The task: Your answer should consist solely of the lines from the one with "Reconstruct the object" through the one with "wasm.setup();", copied exactly, endpoints included.

Records for this exercise:
---+---
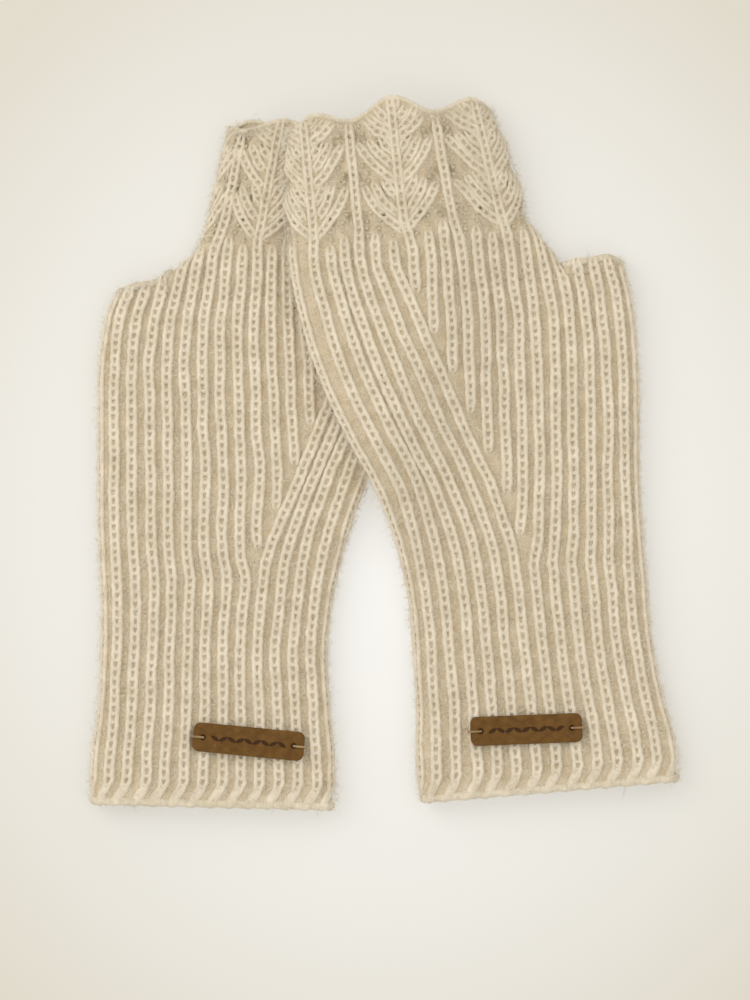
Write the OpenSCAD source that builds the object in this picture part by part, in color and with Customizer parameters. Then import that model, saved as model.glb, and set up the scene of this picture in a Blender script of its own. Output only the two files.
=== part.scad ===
// A pair of fingerless gloves, knitted as flattened tubes and laid flat, the right glove over the left.
// +X runs to the right glove, +Y to the fingertips and +Z up from the surface that they lie on.
// Each glove is made in its own frame: origin in the middle of the wrist, thumb on the +X side.

/* [Glove] */
// Length of a glove from the wrist to the valleys between the scallops
glove_length = 196.5; // [190:0.5:204]
// Width over palm and thumb at the thumb opening
palm_width = 96; // [92:0.5:100]
// Height of a glove as it lies flat
lying_height = 10; // [9.2:0.2:12]
// Thickness of the ribbed fabric
rib_wall = 2.2; // [1.6:0.1:2.4]
// Thickness of the bulkier wrist and thumb edges
edge_wall = 2.7; // [2.2:0.1:2.8]
// Height of the cast-on edge at the wrist
wrist_edge_height = 4; // [3:0.5:8]
// Height of the bound-off edge round the thumb
thumb_edge_height = 5; // [4:0.5:6]

/* [Lace cuff] */
// How far the right glove's scallops stand above the valleys between them
right_scallop_height = 4.6; // [2:0.2:6]
// How far the left glove's scallops stand above the valleys between them
left_scallop_height = 3; // [2:0.2:6]
// Scallops across one face of the cuff
scallops_across = 2.5; // [1.5:0.5:3.5]
// Where the first peak of the right glove's front lies, as a share of the cuff's width
right_first_peak = 0.11; // [0:0.01:0.4]
// Where the first peak of the left glove's front lies, as a share of the cuff's width
left_first_peak = 0.32; // [0:0.01:0.4]
// Where the first peak of the left glove's back lies, as a share of the cuff's width
left_back_first_peak = 0.08; // [0:0.01:0.4]

/* [Label] */
// Length of the leather label
label_length = 32; // [28:0.5:36]
// Width of the leather label
label_width = 8.3; // [7:0.1:10]
// Thickness of the leather
label_thickness = 1.5; // [1.2:0.1:2]
// Radius of the label's corners
label_corner = 2; // [1:0.1:3]
// Room between the label and the knit
label_gap = 0.6; // [0.5:0.1:1]
// Distance between the label's two holes
hole_spacing = 26; // [22:0.5:27]
// Radius of each hole
hole_radius = 0.75; // [0.6:0.05:0.9]
// Radius of the thread that holds the label
thread_radius = 0.3; // [0.2:0.05:0.4]
// Leaves pressed into the label as an ornament
leaf_count = 9; // [5:2:11]

/* [How the pair lies] */
// Turn of the right glove
right_turn = 4.8; // [4:0.1:6]
// Turn of the left glove
left_turn = -1.4; // [-2:0.1:0]
// Room between the two gloves where they overlap
layer_gap = 0.5; // [0.3:0.1:1]

/* [Hidden] */

LEFT = 0;
RIGHT = 1;

// Where the middle of each wrist lies, left and then right.
wrist_at = [[-49.7, -101.3], [47.2, -97]];
turn_of = [left_turn, right_turn];
scallop_height = [left_scallop_height, right_scallop_height];
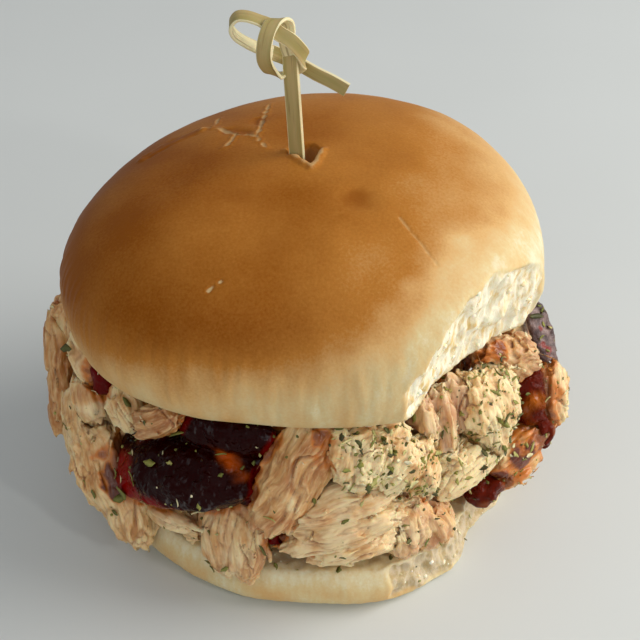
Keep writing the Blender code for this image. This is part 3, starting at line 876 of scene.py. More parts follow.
@dataclass(frozen=True)
class BambooFinish:
    """Split bamboo with its grain along the strip. The UV map runs round the strip and along it."""

    name: str = "bamboo"
    outside: Colour = shade(184, 162, 108)
    green: Colour = shade(164, 148, 88)
    inside: Colour = shade(232, 220, 174)
    vein: Colour = shade(134, 110, 64)

    def make(self) -> Material:
        """Builds its nodes.

        Returns:
            The material.
        """
        recipe = Recipe(self.name)
        strip = recipe.node("ShaderNodeUVMap", {"uv_map": "strip"}).outputs[0]
        veins = recipe.noise(0.05, 3.0, (1, 240, 1), strip, 1.0)
        streaks = recipe.noise(0.16, 2.0, (1, 120, 1), strip, 1.0)
        parts = recipe.node("ShaderNodeSeparateXYZ", {}, {0: strip})
        across = Field(recipe, parts.outputs[0])
        # The narrow sides are painted pale: a painted edge highlight.
        edges = across.between(0.21, 0.27) - across.between(0.43, 0.49) + across.between(0.71, 0.77)
        inner = across.between(0.47, 0.53)
        colour = recipe.mix(streaks.between(0.35, 0.65), self.outside, self.green)
        colour = recipe.mix(inner, colour, self.inside)
        colour = recipe.mix(veins.between(0.54, 0.70) * 0.60, colour, self.vein)
        # Painted edge highlight on the narrow sides.
        colour = recipe.mix(edges * 0.8, colour, self.inside)
        return recipe.surface(
            Base_Color=colour,
            Roughness=0.44 + veins * 0.15,
            Subsurface_Weight=0.1,
            Subsurface_Scale=0.0006,
            Specular_IOR_Level=0.45,
            Normal=recipe.relief((veins, 0.06)),
        )


# --- bun ---
def rough(point: Sequence[float], wavelength: float, seed: float = 0.0) -> float:
    """Smooth noise between about -1 and 1 at a point."""
    return noise.noise(Vector(point) / wavelength + Vector((seed, 0.37 * seed, -0.61 * seed)))


def turned(points: Array, angle: float) -> Array:
    """Points turned about the bun's axis."""
    cos, sin = math.cos(angle), math.sin(angle)
    return points @ np.array(((cos, sin, 0), (-sin, cos, 0), (0, 0, 1)))


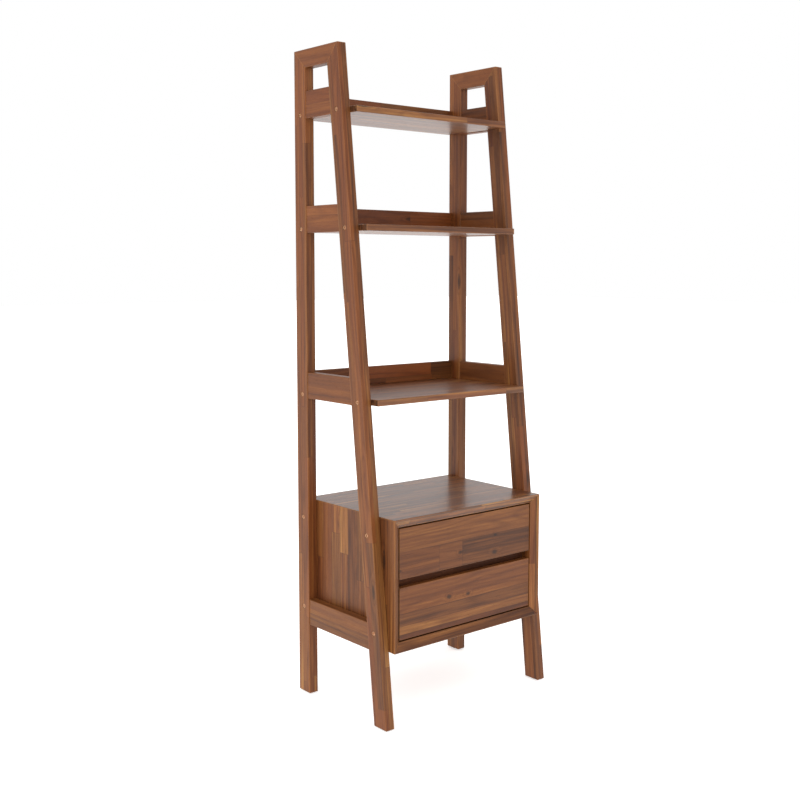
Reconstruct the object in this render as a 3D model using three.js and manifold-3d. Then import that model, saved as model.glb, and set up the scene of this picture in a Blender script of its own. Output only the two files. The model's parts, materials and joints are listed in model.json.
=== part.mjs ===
// Ladder shelf: two sloped side frames, three open shelves and a case with two drawers.
// Millimetres, +X right, front is -Y, +Z up, origin at the centre of the base.
import * as THREE from "three";
import { mergeVertices } from "three/addons/utils/BufferGeometryUtils.js";
import Module from "manifold-3d";

const wasm = await Module();
wasm.setup();

const overallWidth = 600;
const overallDepth = 400;
const overallHeight = 1800;
const topDepth = 198.5;
const frameThickness = 29;
const postDepth = 51;
const legWidth = 50.5;
const topRailHeight = 48.5;
const railHeight = 73;
const railThickness = 25;
const shelfThickness = 17;
const backRailThickness = 12;
const handleOpening = 62;
// From the case up: how the open height is divided between the bays, and how far each shelf stands proud.
const shelfLevels = [
  { name: "lower", bayWeight: 289.5, overhang: 28 },
  { name: "middle", bayWeight: 457.5, overhang: 34 },
  { name: "upper", bayWeight: 308.5, overhang: 28 },
];
const shelfRise = 2;
const shelfRearInset = 2;
const caseBottom = 204;
const caseHeight = 357;
const caseBoard = 24;
const caseBevelDepth = 14;
const caseRearInset = 3;
const backPanelThickness = 6;
const backPanelInset = 1;
const drawerReveal = 4;
const fingerGap = 23;
const upperFrontHeight = 137;
const drawerFrontThickness = 18;
const drawerSideThickness = 12;
const drawerBottomThickness = 6;
const drawerSideClearance = 4;
const drawerRearSpace = 40;
const drawerBoxDrop = 34;
const drawerGrooveDepth = 5;
const drawerGrooveRise = 10;
const dividerThickness = 12;
const dividerSetback = 12;
const dividerLipDepth = 18;
const dividerLipOverlap = 6;
const boltHeadRadius = 5.8;
const boltHeadHeight = 4.5;
const boltShankRadius = 3;
const boltShankLength = 38;
const counterboreRadius = 6.7;
const counterboreDepth = 5.3;
const caseBoltInset = 49.5;
const glideHeight = 3;
const glideRadius = 9.5;
const edgeRound = 2;
const gap = 0.3;

const front = -overallDepth / 2;
const rear = overallDepth / 2;
const footZ = glideHeight;
const innerHalf = overallWidth / 2 - frameThickness;
const postFront = rear - postDepth;
const slopeRun = overallDepth - topDepth;
const legSpan = legWidth / Math.cos(Math.atan(slopeRun / overallHeight));
const handleTop = overallHeight - topRailHeight;

const legFront = (z) => front + (slopeRun * z) / overallHeight;
const legRear = (z) => legFront(z) + legSpan;

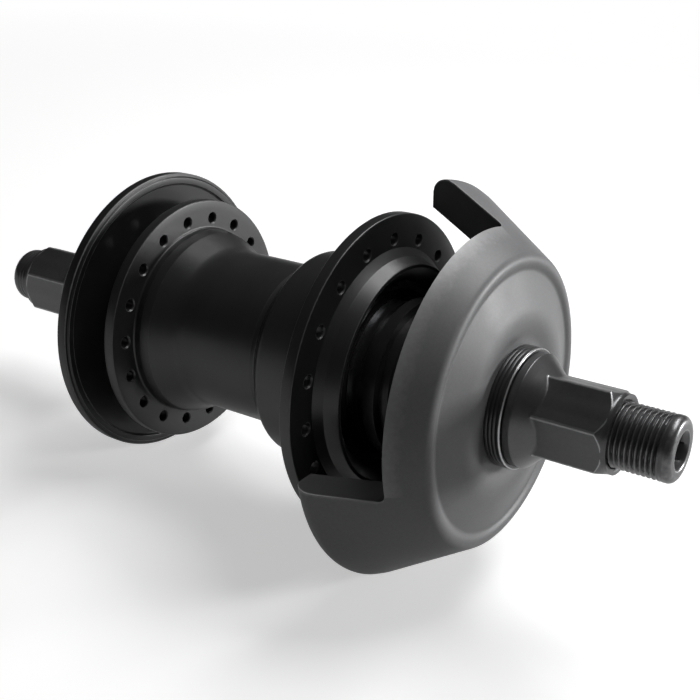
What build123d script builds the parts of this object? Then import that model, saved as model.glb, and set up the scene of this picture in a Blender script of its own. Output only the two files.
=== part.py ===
from build123d import *
import math
import os

# A bicycle freecoaster rear hub on a 14 mm axle, with its two hub guards and both axle nuts.
# The axle lies along Y: the drive side is towards -Y, the other side towards +Y, and +Z is up.
# The origin is on the axle's centre line, midway between the two faces that the frame clamps.
# All sizes are millimetres. In names, _r is a radius, _t a thickness or wall, and _d a distance
# from the middle towards the drive side, so it is -Y.

# Overall sizes and the axle
over_lock_faces = 110.0
axle_r = 7.0
axle_past_drive_nut = 12.5
axle_past_other_nut = 6.7
axle_bevel = 0.9
socket_flats = 6.0
socket_depth = 8.0

# Clearances
thread_gap = 0.05
running_gap = 0.08
screw_gap = 0.2
engaged_gap = 0.06
finger_gap = 0.12
stop_gap = 0.3
sleeve_gap = 0.4
end_gap = 0.5
cavity_gap = 0.8
shield_gap = 1.0
window_gap = 1.3
guard_gap = 6.5

# Axle nuts
nut_wall_t = 1.5
nut_length = 21.0
nut_flange_rim = 4.0
nut_flange_t = 1.3
nut_flange_bevel = 1.4
nut_dome_length = 6.0
nut_dome_round = 3.0
nut_end_bevel = 1.5
nut_end_bevel_angle = 35.0
drive_nut_turn = 50.0
other_nut_turn = 57.0
other_nut_backed_off = 17.3

# Both cones, and the ring that locks the guard on the drive-side one
cone_nose_t = 1.55
cone_stub_t = 3.45
cone_flange_rim = 2.3
cone_flange_t = 3.8
lock_ring_t = 2.75
lock_ring_length = 3.7
lock_ring_web_t = 1.4
lock_ring_bevel = 0.8

# Drive-side guard: a thick moulded cone, open towards the chain
guard_hub_t = 3.5
guard_wall_t = 7.0
guard_cone_angle = 31.6
guard_shoulder_r = 33.6
guard_shoulder_drop = 3.9
guard_ridge_inset = 1.9
guard_ridge_drop = 1.2
guard_ridge_round = 1.6
guard_hollow_inset = 4.3
guard_hollow_drop = 0.7
guard_dish_rim = 1.7
guard_dish_width = 5.3
guard_dish_rise = 2.3
guard_crest_width = 3.0
guard_crest_rise = 2.6
guard_lip_round = 3.0
guard_inner_round = 3.0
window_side_x = 8.0
window_floor_z = -8.2
window_round = 2.5

# Cog and chain
chain_pitch = 12.7
chain_width = 8.6
chain_line_inset = 19.0
roller_r = 3.97
cog_teeth = 9
cog_t = 2.8
cog_bevel = 0.7
cog_flank_angle = 28.0

# Driver's body and screw
driver_boss_t = 1.8
driver_body_t = 4.0
driver_body_length = 2.2
driver_waist_t = 3.4
driver_shield_rim = 2.0
driver_shield_t = 2.8
driver_step_rim = 1.4
driver_step_t = 1.9
neck_t = 3.0
neck_web_t = 1.0
screw_wall_t = 1.8
screw_depth = 2.0
screw_starts = 4
screw_lead = 24.0
screw_land_share = 0.42
screw_length = 19.6
circlip_t = 0.8
circlip_land = 0.25
circlip_depth = 0.6
circlip_bite = 1.1
circlip_opening = 40.0

# Bearings, and the sleeve and spacer on the axle
race_t = 2.3
race_relief = 1.0
seal_t = 2.0
driver_bearing_section = 4.95
driver_bearing_width = 6.0
shell_bearing_section = 6.0
shell_bearing_width = 7.0
other_bearing_section = 7.95
other_bearing_width = 8.0
inner_bearing_rise = 0.7
sleeve_t = 0.95
spacer_t = 1.75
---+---
Answer for this exercise:
Reconstruct the object in this render as a 3D model using three.js and manifold-3d. Then import that model, saved as model.glb, and set up the scene of this picture in a Blender script of its own. Output only the two files. The model's parts, materials and joints are listed in model.json.
=== part.mjs ===
// Ladder shelf: two sloped side frames, three open shelves and a case with two drawers.
// Millimetres, +X right, front is -Y, +Z up, origin at the centre of the base.
import * as THREE from "three";
import { mergeVertices } from "three/addons/utils/BufferGeometryUtils.js";
import Module from "manifold-3d";

const wasm = await Module();
wasm.setup();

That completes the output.